* **What is expected**: Reproduce the lines from the one bearing "join.object = arch_object" through the one bearing "obj.matrix_parent_inverse = Matrix.Identity(4)", inclusive. Copy them exactly; include no other line.

* **Supplied material**:
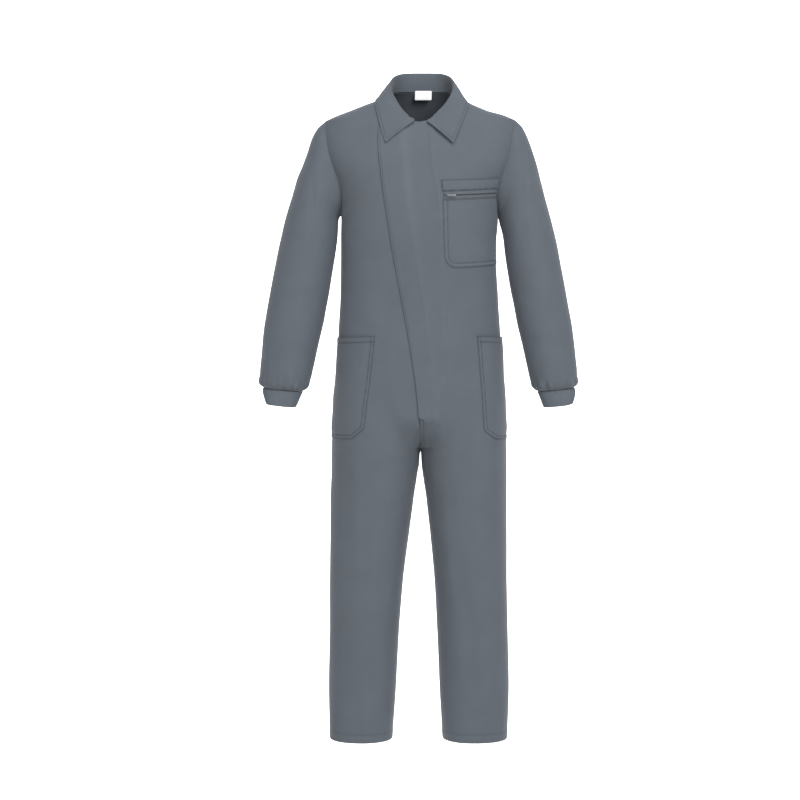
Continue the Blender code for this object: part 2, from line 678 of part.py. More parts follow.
def collar_section(along, side):
    """Points of the collar's visible face at one station, seam to edge."""
    n = neck_point(np.array(along * COLLAR_ENDS))
    f, f0, f1 = (
        np.array([float(COLLAR.at(k, a)) for k in ("fold_x", "fold_y", "fold_z")])
        for a in (along, max(along - 0.03, 0), min(along + 0.03, 1))
    )
    e = np.array([float(COLLAR.at(k, along)) for k in ("edge_x", "edge_y", "edge_z")])
    if side > 0:
        e[0] -= COLLAR_DRAWN * math.exp(-(((along - 0.5) / 0.13) ** 2))
    run = (f1 - f0) / np.linalg.norm(f1 - f0)
    out = np.cross([0, 0, 1.0], run)
    out = np.array([0, 1.0, 0]) if along == 0 else out / np.linalg.norm(out)
    up = np.cross(out, run)
    up *= np.sign(up[2])
    end = float(ease((along - 0.7) / 0.3))
    lift = float(lift_at(n[0], n[2])) if side > 0 and along > 0.5 else 0.0
    foot = n + out * (lift - WALL * (1 - end)) + up * (1.5 + 1.6 * end)
    over = float(ease((along - 0.62) / 0.14))
    if over > 0:
        foot = foot + (rest_on(foot[None], side, COLLAR_WALL + 0.7)[0] - foot) * over
        f = f + (rest_on(f[None], side, 2 * COLLAR_WALL + 1.4)[0] - f) * over
    roll = 3.4 - 1.6 * end
    top_in = f - out * roll * 0.5 - up * roll * 0.8
    top_out = f + out * roll * 1.2 - up * roll * 0.9
    mid = foot + (top_in - foot) * 0.5 - out * 1.2 * (1 - end)
    if over > 0:
        mid = mid + (rest_on(mid[None], side, COLLAR_WALL + 0.7)[0] - mid) * over
    span = e - top_out
    away = np.cross(run, span)
    away /= np.linalg.norm(away)
    away *= np.sign(away @ (out + up))
    a = top_out + span * 0.33 + away * LEAF_BULGE * (1 - 0.6 * end)
    b = top_out + span * 0.68 + away * LEAF_BULGE * 0.8 * (1 - 0.6 * end)
    leaf = rest_on(np.array([top_out, a, b, e]), side, COLLAR_WALL + COLLAR_CLEAR)
    return np.array([foot, mid, top_in, f, *leaf])


def collar():
    right = [collar_section(a, -1) * [-1, 1, 1] for a in COLLAR_STATIONS[:0:-1]]
    left = [collar_section(a, 1) for a in COLLAR_STATIONS]
    grid = np.array(right + left)
    rows, columns = grid.shape[:2]
    du = np.gradient(grid, axis=0)
    dv = np.gradient(grid, axis=1)
    n = np.cross(du, dv)
    n /= np.linalg.norm(n, axis=-1, keepdims=True)
    middle = n[rows // 2, -2]
    if middle[1] < 0:
        n = -n
    return wall("collar", grid, grid - n * COLLAR_WALL, [c[::-1] for c in grid_cells(rows, columns)], CLOTH)


collar()

# Chest pocket on the left front: band, zip and patch, caught in the armhole
# and side seams.
BAND_TOP, BAND_LOW = -190.5, -217.5
PATCH_TOP, PATCH_LOW, PATCH_CORNER = -236.0, -392.5, 27.0
POCKET_TILT = 6.5
CHEST_LEFT = Table("z out", [(-392, 58), (-330, 56.5), (-278, 54.5), (-236, 53), (-190, 49)])
ON_PANEL, POCKET_WALL = 1.3, 1.5


def chest_left(z):
    return float(CHEST_LEFT.at("out", z))


def patch_left(z):
    r = PATCH_CORNER
    h = max(r - (z - PATCH_LOW), 0.0)
    return chest_left(z) + r - math.sqrt(max(r * r - h * h, 0.0))


ARM_END = 0.945                  # where the pocket ends beside the armhole
CHEST_ROWS = (0, 0.012, 0.045, 0.1, 0.172, 0.4, 0.7, 1)
on_panel("chest_patch", 1, PATCH_LOW, PATCH_TOP, patch_left, CHEST_ROWS, ON_PANEL, POCKET_WALL, POCKET, POCKET_TILT, end=ARM_END)
on_panel("chest_band", 1, BAND_LOW, BAND_TOP, chest_left, (0, 0.5, 1), ON_PANEL, POCKET_WALL, POCKET, POCKET_TILT, end=ARM_END)
on_panel(
    "chest_zip", 1, PATCH_TOP + 0.5, BAND_LOW - 0.5, lambda z: 55.0, (0, 0.36, 0.44, 0.56, 0.64, 1),
    ON_PANEL - 0.4, 1.0, TAPE, POCKET_TILT, crown=lambda eta: 0.9 * (np.abs(eta - 0.5) < 0.08), end=ARM_END,
)

# Hip pockets, caught in the side seams.  The two are not placed alike.
HIP = {
    "left": dict(side=1, low=-790.5, high=-549.0, cut=(27.0, 22.0), tilt=(-3.5, -7.0), flare=2.2,
                 edge=Table("z out", [(-790, 148), (-759, 146), (-694, 142), (-620, 135), (-549, 130.5)])),
    "right": dict(side=-1, low=-788.0, high=-549.0, cut=(28.0, 25.0), tilt=(-3.5, -8.0), flare=0.8,
                  edge=Table("z out", [(-790, 127), (-762, 125.5), (-738, 122.5), (-670, 114.5), (-606, 107.5), (-549, 101.5)])),
}
HIP_ROWS = (0, 0.045, 0.095, 0.2, 0.35, 0.5, 0.65, 0.82, 1)
for where, hip in HIP.items():

    def hip_left(z, hip=hip):
        """The pocket's inner edge, with its lower corner cut off slanting."""
        wide, tall = hip["cut"]
        return float(hip["edge"].at("out", z)) + wide * max(1 - (z - hip["low"]) / tall, 0.0)

    on_panel(
        f"hip_pocket_{where}", hip["side"], hip["low"], hip["high"], hip_left,
        HIP_ROWS, ON_PANEL, POCKET_WALL, POCKET, np.interp(HIP_ROWS, [0, 1], hip["tilt"])[:, None], hip["flare"],
    )

# Concealed zip strip down the centre, between the two fronts.
STRIP_HALF, STRIP_LOW = 13.0, -690.0


def strip():
    """On the right front, and narrower where the overlap's edge comes near."""
    rows = GRIDS[-1][0]
    z = np.array([STRIP_LOW] + [a for a in rows if STRIP_LOW + 5 < a < -60])[:, None]
    past = np.minimum(STRIP_HALF, OVERLAP.at("out", z) - 4.5)
    x = np.concatenate([-past, (STRIP_HALF - past) / 2, STRIP_HALF + 0 * z], 1)
    turn = -np.maximum(turn_of(np.abs(x), z, -1), 1e-4)
    side = np.stack([np.where(x > 0, 1.0, -1.0), np.ones_like(x), np.ones_like(x)], -1)
    p, n = body_point(turn, z, -1), body_normal(turn, z, -1)
    p, n = p * side * [-1, 1, 1], n * side * [-1, 1, 1]
    inner = p + n * 0.6
    return wall("front_zip", inner + n * 1.0, inner, grid_cells(*x.shape), TAPE)


strip()

# Bare label at the centre-back neck, inside.
LABEL = dict(x0=-16.0, x1=23.0, z0=-2.0, z1=19.5, thick=0.8, inside=4.2)


def label():
    x = np.linspace(LABEL["x0"], LABEL["x1"], 5)[None, :]
    z = np.linspace(LABEL["z0"], LABEL["z1"], 3)[:, None]
    depth = 62.0 * (1 - (np.abs(x) / 75.0) ** ROUND) ** (1 / ROUND)
    y = depth - LABEL["inside"] + 0 * z
    outer = np.stack([x + 0 * z, y, z + 0 * x], -1)
    return wall("neck_label", outer, outer + [0, LABEL["thick"], 0], grid_cells(3, 5), WHITE)


label()

# Slider and pull tab, in the frame of the zip at its left end: a along the
# zip, b up the cloth, c off it.
SLIDER_X, SLIDER_Z = 67.0, -226.6
BAR_OFF = 6.4                    # the hinge bar's height off the panel


def zip_frame():
    u = u_of([SLIDER_X], [SLIDER_Z], -1)[0]
    p, n = body_point(u, SLIDER_Z, -1), body_normal(u, SLIDER_Z, -1)
    far = body_point(u_of([SLIDER_X + 12], [SLIDER_Z + 0.6], -1)[0], SLIDER_Z + 0.6, -1)
    a = far - p
    a -= n * (a @ n)
    a /= np.linalg.norm(a)
    b = np.cross(n, a)
    return settle(p), a, b, n


def block(bm, low, high):
    made = bmesh.ops.create_cube(bm, size=1.0)["verts"]
    for v in made:
        for k in range(3):
            v.co[k] = (low[k] + high[k]) / 2 + v.co[k] * (high[k] - low[k])


def framed(points):
    p, a, b, n = zip_frame()
    return [(p + a * q[0] + b * q[1] + n * (q[2] + BAR_OFF)) * MM for q in points]


def ring_solid(bm, outline, hole, low, high, axis):
    """A flat plate with one hole, outline and hole having equal counts.
    axis is the direction of its thickness."""
    def at(q, h):
        q = list(q)
        q.insert(axis, h)
        return q
    loops = []
    for h in (low, high):
        for path in (outline, hole):
            loops.append([bm.verts.new(at(q, h)) for q in path])
    lo_out, lo_in, hi_out, hi_in = loops
    m = len(outline)
    for i in range(m):
        k = (i + 1) % m
        bm.faces.new([lo_out[i], lo_in[i], lo_in[k], lo_out[k]])
        bm.faces.new([hi_out[i], hi_out[k], hi_in[k], hi_in[i]])
        bm.faces.new([lo_out[i], lo_out[k], hi_out[k], hi_out[i]])
        bm.faces.new([lo_in[i], hi_in[i], hi_in[k], lo_in[k]])


def hardware(name, bm, look):
    points = framed([v.co[:] for v in bm.verts])
    for v, q in zip(bm.verts, points):
        v.co = q
    bmesh.ops.recalc_face_normals(bm, faces=bm.faces)
    mesh = bpy.data.meshes.new(name)
    bm.to_mesh(mesh)
    bm.free()
    return object_of(name, mesh, look, sharp=35)


def slider():
    """Body with a shield-shaped top and the arch that holds the tab."""
    bm = bmesh.new()
    half, foot = 1.0, -0.95          # arch half width; top of the body, from the bar
    outline = [(-3.4, foot - 0.6), (3.4, foot - 0.6), (3.4, 0.9), (2.4, 1.9), (-2.4, 1.9), (-3.4, 0.9)]
    hole = [(-2.2, foot), (2.2, foot), (2.2, 0.5), (1.7, 1.0), (-1.7, 1.0), (-2.2, 0.5)]
    ring_solid(bm, outline, hole, -half, half, 1)
    arch = bpy.data.meshes.new("arch")
    bmesh.ops.recalc_face_normals(bm, faces=bm.faces)
    bm.to_mesh(arch)
    bm.free()
    bm = bmesh.new()
    plan = [(-5.2, -2.0), (-3.4, -3.1), (2.0, -3.1), (5.2, -2.2), (5.2, 2.2), (2.0, 3.1), (-3.4, 3.1), (-5.2, 2.0)]
    low = [bm.verts.new((a, b, -3.3)) for a, b in plan]
    high = [bm.verts.new((a, b, foot - 0.25)) for a, b in plan]
    inset = [bm.verts.new((a * 0.88, b * 0.88, foot)) for a, b in plan]
    bm.faces.new(low[::-1])
    bm.faces.new(inset)
    for i in range(len(plan)):
        k = (i + 1) % len(plan)
        bm.faces.new([low[i], low[k], high[k], high[i]])
        bm.faces.new([high[i], high[k], inset[k], inset[i]])
    bmesh.ops.recalc_face_normals(bm, faces=bm.faces)
    body = bpy.data.meshes.new("zip_slider")
    bm.to_mesh(body)
    bm.free()
    body.materials.append(METAL)
    for mesh in (arch, body):
        for v, q in zip(mesh.vertices, framed([v.co[:] for v in mesh.vertices])):
            v.co = q
    arch_object = bpy.data.objects.new("slider_arch", arch)
    bpy.context.scene.collection.objects.link(arch_object)
    arch_object.hide_render = True
    arch_object.display_type = "WIRE"
    made = bpy.data.objects.new("zip_slider", body)
    bpy.context.scene.collection.objects.link(made)
    made.parent = SUIT
    join = made.modifiers.new("arch", "BOOLEAN")
    join.operation = "UNION"
    join.solver = "EXACT"
    join.object = arch_object
    return made


slider()


def pull_tab():
    """Flat tab with a window at its hinge end; its origin is on the hinge."""
    bm = bmesh.new()
    outline = [(-0.6, -2.3), (5.4, -2.3), (8.5, -1.7), (15.0, -2.2), (16.2, -1.2), (16.2, 1.2), (15.0, 2.2), (8.5, 1.7), (5.4, 2.3), (-0.6, 2.3)]
    hole = [(0.6, -1.4), (4.4, -1.4), (5.0, -1.1), (5.2, -0.8), (5.2, -0.3), (5.2, 0.3), (5.2, 0.8), (5.0, 1.1), (4.4, 1.4), (0.6, 1.4)]
    ring_solid(bm, outline, hole, -0.45, 0.45, 2)
    p, a, b, n = zip_frame()
    hinge = (p + n * BAR_OFF) * MM
    for v in bm.verts:
        q = v.co
        v.co = (a * q[0] + b * q[1] + n * q[2]) * MM
    bmesh.ops.recalc_face_normals(bm, faces=bm.faces)
    mesh = bpy.data.meshes.new("pull_tab")
    bm.to_mesh(mesh)
    bm.free()
    made = object_of("pull_tab", mesh, METAL, sharp=35)
    made.location = hinge
    return made


pull_tab()
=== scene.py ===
"""Looks of the boiler suit: each cloth piece is made again as a fine thin
shell on its solid's form, with its folds, seams, stitching and weave.

Lengths are in millimetres here and are scaled by MM when a mesh is made.
"""

import math

import bpy
import numpy as np
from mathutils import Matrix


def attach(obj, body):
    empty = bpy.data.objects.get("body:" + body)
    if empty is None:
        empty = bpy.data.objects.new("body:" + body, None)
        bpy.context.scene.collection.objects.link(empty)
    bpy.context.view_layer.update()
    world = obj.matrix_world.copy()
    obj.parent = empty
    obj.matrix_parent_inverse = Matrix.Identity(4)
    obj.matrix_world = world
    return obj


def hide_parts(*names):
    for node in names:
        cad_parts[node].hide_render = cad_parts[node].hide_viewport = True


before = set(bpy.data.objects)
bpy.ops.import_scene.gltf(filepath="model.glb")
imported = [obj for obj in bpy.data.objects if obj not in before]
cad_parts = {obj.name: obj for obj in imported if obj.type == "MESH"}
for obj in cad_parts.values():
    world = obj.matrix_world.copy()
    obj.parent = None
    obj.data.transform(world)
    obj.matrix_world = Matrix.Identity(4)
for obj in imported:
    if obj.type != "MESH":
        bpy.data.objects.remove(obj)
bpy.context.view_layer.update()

MM = 0.001
SMOOTH = True                    # the halves differ smoothly from row to row

# ---------------------------------------------------------------- tables (mm)
# +X is the wearer's left, -Y the front, +Z up.  z = 0 is the level of the
# neck points, where the shoulder seams meet the collar.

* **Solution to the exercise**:
    join.object = arch_object
    return made


slider()


def pull_tab():
    """Flat tab with a window at its hinge end; its origin is on the hinge."""
    bm = bmesh.new()
    outline = [(-0.6, -2.3), (5.4, -2.3), (8.5, -1.7), (15.0, -2.2), (16.2, -1.2), (16.2, 1.2), (15.0, 2.2), (8.5, 1.7), (5.4, 2.3), (-0.6, 2.3)]
    hole = [(0.6, -1.4), (4.4, -1.4), (5.0, -1.1), (5.2, -0.8), (5.2, -0.3), (5.2, 0.3), (5.2, 0.8), (5.0, 1.1), (4.4, 1.4), (0.6, 1.4)]
    ring_solid(bm, outline, hole, -0.45, 0.45, 2)
    p, a, b, n = zip_frame()
    hinge = (p + n * BAR_OFF) * MM
    for v in bm.verts:
        q = v.co
        v.co = (a * q[0] + b * q[1] + n * q[2]) * MM
    bmesh.ops.recalc_face_normals(bm, faces=bm.faces)
    mesh = bpy.data.meshes.new("pull_tab")
    bm.to_mesh(mesh)
    bm.free()
    made = object_of("pull_tab", mesh, METAL, sharp=35)
    made.location = hinge
    return made


pull_tab()
=== scene.py ===
"""Looks of the boiler suit: each cloth piece is made again as a fine thin
shell on its solid's form, with its folds, seams, stitching and weave.

Lengths are in millimetres here and are scaled by MM when a mesh is made.
"""

import math

import bpy
import numpy as np
from mathutils import Matrix


def attach(obj, body):
    empty = bpy.data.objects.get("body:" + body)
    if empty is None:
        empty = bpy.data.objects.new("body:" + body, None)
        bpy.context.scene.collection.objects.link(empty)
    bpy.context.view_layer.update()
    world = obj.matrix_world.copy()
    obj.parent = empty
    obj.matrix_parent_inverse = Matrix.Identity(4)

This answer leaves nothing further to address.